Mr. Chen would be allowed to enroll at a university to pursue his law studies, a profession in which he is self-taught, the senior official said. “He will have several university options,” one of the officials said.
The American officials said they were satisfied with the pledges from the Chinese authorities that Mr. Chen, 40, would be allowed to live a normal life. The Chinese promised to report any actions against him, they said.
Precisely what the Chinese government offered as a way of protection for Mr. Chen was not immediately clear. The American officials went out of their way to praise the Chinese negotiators. They described them as working “intensely and with humanity.”
There appeared to be no similar case in which a high-profile Chinese dissident had sought protection at the American Embassy and then returned to Chinese custody. American human rights officials and lawyers have often questioned whether the Chinese would provide the protection they promised in such a situation.

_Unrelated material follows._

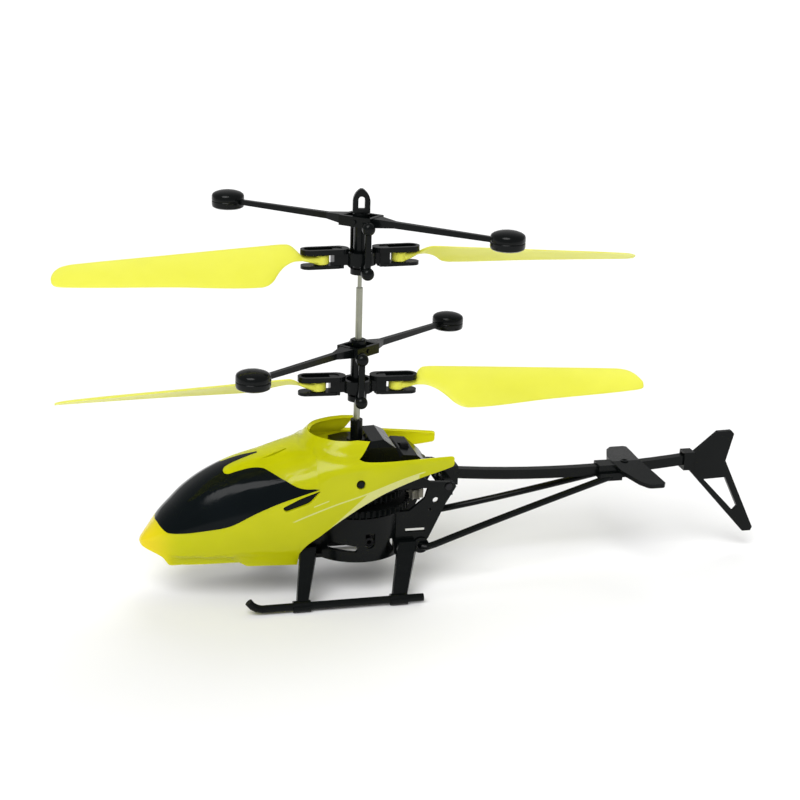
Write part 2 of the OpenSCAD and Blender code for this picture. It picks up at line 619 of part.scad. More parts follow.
module hub(bore, top, turn) {
    difference() {
        union() {
            translate([0, 0, -3.9]) cylinder(r = post_r, h = top + 3.9);
            translate([0, 0, -3.9]) cylinder(r = 2.3, h = 1.3);
            translate([0, 0, top - 1.4]) cylinder(r = 2, h = 1.2);
            // pivot pins of the blade carrier and of the flybar
            rotate([0, 90, 0]) translate([0, 0, -3.8]) cylinder(r = pivot_r, h = 7.6);
            translate([0, 0, flybar_lift]) rotate([0, 0, turn - 90])
                rotate([0, 90, 0]) translate([0, 0, -3.4]) cylinder(r = pivot_r, h = 6.8);
        }
        translate([0, 0, -6]) cylinder(r = bore, h = 30);
    }
}
module stadium(x0, x1, r, h) {
    translate([x0, 0, 0]) cylinder(r = r, h = h);
    translate([x1, 0, 0]) cylinder(r = r, h = h);
    translate([x0, -r, 0]) cube([x1 - x0, 2 * r, h]);
}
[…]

“This was not easy for the Chinese government,” one of the senior American officials said.
Does this signal a shift in China on human rights issues? A recognition that the harsh light of world publicity means that they can no longer silence dissent like they used to? That’s unclear but Chen is undoubtedly a far more powerful voice for change if he stays inside country. Which means the deal in itself all the more interesting.